* _WHAT YOU HAVE TO DO_:
Your task is to return, exactly, the run of lines starting at the line holding "Write part 3" and ending at the line holding "lamps, cards, floor", both ends included and no other lines.

(Entries with model source code)
☆ ☆ ☆ ☆

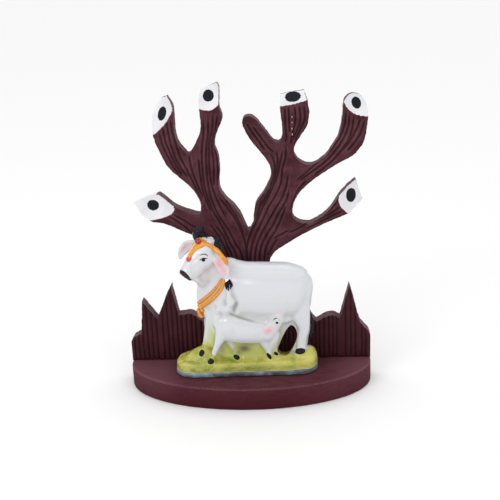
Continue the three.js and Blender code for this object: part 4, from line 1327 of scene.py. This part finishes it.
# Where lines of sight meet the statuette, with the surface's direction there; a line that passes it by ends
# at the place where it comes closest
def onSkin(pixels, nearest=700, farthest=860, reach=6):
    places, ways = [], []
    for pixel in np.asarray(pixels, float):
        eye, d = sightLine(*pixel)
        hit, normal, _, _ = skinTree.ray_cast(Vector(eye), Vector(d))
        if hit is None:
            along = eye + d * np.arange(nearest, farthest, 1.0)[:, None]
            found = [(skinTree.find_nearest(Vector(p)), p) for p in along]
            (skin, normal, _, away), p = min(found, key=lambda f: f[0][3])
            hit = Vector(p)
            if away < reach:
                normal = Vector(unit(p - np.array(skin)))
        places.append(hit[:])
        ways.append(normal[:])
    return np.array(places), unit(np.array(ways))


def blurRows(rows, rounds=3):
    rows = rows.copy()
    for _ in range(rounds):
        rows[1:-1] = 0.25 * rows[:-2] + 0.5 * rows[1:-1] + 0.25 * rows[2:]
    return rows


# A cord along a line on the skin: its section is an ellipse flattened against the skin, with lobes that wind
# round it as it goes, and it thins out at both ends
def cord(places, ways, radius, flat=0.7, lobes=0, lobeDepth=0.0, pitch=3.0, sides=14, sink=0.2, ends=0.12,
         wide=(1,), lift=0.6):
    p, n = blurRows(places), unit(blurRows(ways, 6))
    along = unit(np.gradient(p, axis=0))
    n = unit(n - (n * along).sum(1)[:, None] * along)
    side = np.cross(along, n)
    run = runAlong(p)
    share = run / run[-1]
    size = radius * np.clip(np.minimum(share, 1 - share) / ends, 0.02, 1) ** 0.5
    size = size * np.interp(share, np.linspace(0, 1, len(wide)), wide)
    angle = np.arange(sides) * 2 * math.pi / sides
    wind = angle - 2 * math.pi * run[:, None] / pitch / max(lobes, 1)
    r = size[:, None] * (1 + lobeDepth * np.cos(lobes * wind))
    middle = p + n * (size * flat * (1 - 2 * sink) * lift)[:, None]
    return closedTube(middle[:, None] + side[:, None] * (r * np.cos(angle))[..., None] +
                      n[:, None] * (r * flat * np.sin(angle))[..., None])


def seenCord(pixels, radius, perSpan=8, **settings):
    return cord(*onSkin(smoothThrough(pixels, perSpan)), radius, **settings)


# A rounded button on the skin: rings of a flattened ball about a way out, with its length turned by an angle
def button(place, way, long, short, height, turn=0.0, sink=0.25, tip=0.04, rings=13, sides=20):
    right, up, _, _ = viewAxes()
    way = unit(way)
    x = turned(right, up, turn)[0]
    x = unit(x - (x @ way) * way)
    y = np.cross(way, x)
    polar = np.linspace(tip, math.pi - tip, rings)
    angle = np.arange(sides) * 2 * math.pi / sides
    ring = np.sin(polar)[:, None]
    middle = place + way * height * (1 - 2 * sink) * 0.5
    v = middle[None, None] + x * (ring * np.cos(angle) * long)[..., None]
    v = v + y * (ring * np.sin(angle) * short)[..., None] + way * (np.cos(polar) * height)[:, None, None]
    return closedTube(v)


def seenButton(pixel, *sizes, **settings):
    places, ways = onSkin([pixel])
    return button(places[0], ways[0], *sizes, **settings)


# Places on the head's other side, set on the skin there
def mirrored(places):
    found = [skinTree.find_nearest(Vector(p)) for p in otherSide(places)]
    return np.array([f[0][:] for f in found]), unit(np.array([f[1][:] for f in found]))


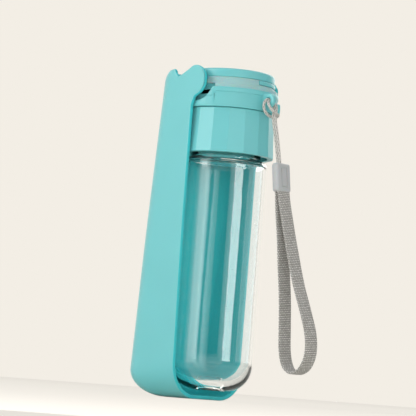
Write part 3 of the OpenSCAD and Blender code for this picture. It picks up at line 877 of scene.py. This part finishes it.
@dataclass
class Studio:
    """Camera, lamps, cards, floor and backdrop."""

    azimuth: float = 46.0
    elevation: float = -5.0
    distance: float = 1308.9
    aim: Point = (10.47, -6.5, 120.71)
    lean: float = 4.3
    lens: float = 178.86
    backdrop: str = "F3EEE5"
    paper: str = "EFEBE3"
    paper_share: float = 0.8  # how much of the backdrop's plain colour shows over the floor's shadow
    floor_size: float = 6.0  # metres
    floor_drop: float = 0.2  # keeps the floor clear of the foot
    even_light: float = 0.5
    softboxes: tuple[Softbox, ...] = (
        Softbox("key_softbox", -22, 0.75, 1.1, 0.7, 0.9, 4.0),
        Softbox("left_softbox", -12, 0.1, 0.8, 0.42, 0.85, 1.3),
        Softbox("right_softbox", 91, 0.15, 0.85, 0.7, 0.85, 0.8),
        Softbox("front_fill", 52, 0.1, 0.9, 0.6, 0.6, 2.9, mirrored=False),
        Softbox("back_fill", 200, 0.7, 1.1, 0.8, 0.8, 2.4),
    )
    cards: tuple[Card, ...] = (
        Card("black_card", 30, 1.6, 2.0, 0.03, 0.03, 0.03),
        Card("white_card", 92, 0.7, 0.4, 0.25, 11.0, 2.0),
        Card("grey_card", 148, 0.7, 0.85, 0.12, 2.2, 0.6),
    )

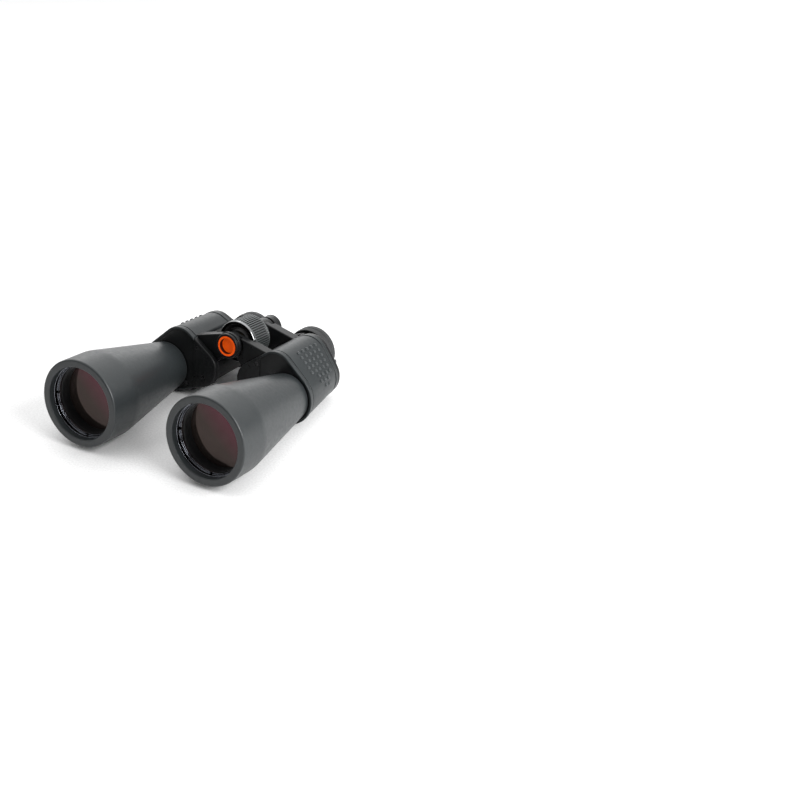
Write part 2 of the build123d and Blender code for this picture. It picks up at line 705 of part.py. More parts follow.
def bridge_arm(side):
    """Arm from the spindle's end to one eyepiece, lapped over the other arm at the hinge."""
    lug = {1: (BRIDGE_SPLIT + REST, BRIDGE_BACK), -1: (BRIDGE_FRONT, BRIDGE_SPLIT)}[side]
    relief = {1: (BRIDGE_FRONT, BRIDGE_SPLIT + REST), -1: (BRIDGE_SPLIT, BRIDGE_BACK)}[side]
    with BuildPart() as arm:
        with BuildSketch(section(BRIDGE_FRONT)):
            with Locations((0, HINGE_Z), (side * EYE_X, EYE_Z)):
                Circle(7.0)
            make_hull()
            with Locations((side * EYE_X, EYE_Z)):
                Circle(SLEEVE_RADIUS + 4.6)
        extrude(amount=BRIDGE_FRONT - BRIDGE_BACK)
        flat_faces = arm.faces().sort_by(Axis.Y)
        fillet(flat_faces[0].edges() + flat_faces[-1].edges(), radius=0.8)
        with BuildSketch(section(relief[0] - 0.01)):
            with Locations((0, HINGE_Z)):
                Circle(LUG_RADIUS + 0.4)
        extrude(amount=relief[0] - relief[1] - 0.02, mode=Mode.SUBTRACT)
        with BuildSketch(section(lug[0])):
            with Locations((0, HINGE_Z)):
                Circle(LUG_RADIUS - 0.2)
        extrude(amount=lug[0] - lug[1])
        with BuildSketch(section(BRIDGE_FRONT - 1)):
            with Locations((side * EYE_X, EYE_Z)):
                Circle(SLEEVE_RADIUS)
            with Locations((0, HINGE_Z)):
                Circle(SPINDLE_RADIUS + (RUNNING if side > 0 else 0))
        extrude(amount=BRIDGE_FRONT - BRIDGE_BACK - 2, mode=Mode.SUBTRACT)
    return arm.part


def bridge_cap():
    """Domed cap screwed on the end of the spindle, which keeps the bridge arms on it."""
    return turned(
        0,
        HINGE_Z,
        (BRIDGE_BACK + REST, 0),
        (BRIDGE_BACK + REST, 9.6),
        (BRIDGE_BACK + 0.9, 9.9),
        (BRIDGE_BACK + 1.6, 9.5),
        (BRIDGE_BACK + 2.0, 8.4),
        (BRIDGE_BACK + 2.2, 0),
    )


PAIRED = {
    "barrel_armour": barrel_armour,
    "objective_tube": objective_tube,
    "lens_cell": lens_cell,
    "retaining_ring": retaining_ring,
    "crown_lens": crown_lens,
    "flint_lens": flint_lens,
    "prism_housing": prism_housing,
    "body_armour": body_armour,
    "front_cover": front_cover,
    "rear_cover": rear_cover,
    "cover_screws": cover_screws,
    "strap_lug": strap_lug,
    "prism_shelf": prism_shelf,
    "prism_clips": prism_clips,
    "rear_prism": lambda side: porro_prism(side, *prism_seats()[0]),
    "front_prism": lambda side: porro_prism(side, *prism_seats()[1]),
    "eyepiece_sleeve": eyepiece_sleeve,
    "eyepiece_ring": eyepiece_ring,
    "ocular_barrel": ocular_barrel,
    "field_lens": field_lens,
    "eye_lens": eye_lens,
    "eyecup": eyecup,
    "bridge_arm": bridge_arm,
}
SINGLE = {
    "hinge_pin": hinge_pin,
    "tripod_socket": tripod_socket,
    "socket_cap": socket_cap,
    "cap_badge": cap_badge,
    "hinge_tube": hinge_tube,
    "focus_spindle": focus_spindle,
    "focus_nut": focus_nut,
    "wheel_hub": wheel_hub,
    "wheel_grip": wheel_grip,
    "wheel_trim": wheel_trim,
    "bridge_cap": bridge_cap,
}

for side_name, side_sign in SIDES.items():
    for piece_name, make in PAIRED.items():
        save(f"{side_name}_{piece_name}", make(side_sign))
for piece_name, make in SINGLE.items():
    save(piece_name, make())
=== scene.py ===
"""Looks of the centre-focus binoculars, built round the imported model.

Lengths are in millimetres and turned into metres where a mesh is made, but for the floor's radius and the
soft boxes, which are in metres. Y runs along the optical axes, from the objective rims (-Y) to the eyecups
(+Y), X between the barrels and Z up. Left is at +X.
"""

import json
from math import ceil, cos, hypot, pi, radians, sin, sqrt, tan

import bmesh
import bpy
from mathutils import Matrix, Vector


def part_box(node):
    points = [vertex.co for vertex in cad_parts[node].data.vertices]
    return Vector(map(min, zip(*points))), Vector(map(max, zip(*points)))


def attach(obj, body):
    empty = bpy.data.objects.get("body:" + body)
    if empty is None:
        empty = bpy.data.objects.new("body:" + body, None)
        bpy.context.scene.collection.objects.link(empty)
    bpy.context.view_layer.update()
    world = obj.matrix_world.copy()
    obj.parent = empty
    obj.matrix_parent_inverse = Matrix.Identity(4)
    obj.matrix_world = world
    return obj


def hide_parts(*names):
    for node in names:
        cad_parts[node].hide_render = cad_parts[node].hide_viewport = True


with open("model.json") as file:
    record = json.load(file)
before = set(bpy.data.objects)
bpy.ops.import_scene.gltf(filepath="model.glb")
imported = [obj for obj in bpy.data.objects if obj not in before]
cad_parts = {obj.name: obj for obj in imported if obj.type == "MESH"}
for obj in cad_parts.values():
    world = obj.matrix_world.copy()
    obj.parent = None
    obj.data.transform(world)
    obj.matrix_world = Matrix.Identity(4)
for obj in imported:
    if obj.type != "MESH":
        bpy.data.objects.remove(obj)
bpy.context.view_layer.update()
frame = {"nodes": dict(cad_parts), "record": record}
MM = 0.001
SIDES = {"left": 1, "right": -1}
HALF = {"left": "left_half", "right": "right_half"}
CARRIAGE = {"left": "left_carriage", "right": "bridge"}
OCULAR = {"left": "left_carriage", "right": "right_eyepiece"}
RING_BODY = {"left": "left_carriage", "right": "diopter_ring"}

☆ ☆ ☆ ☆

* _FULL RESPONSE_:
Write part 3 of the OpenSCAD and Blender code for this picture. It picks up at line 877 of scene.py. This part finishes it.
@dataclass
class Studio:
    """Camera, lamps, cards, floor and backdrop."""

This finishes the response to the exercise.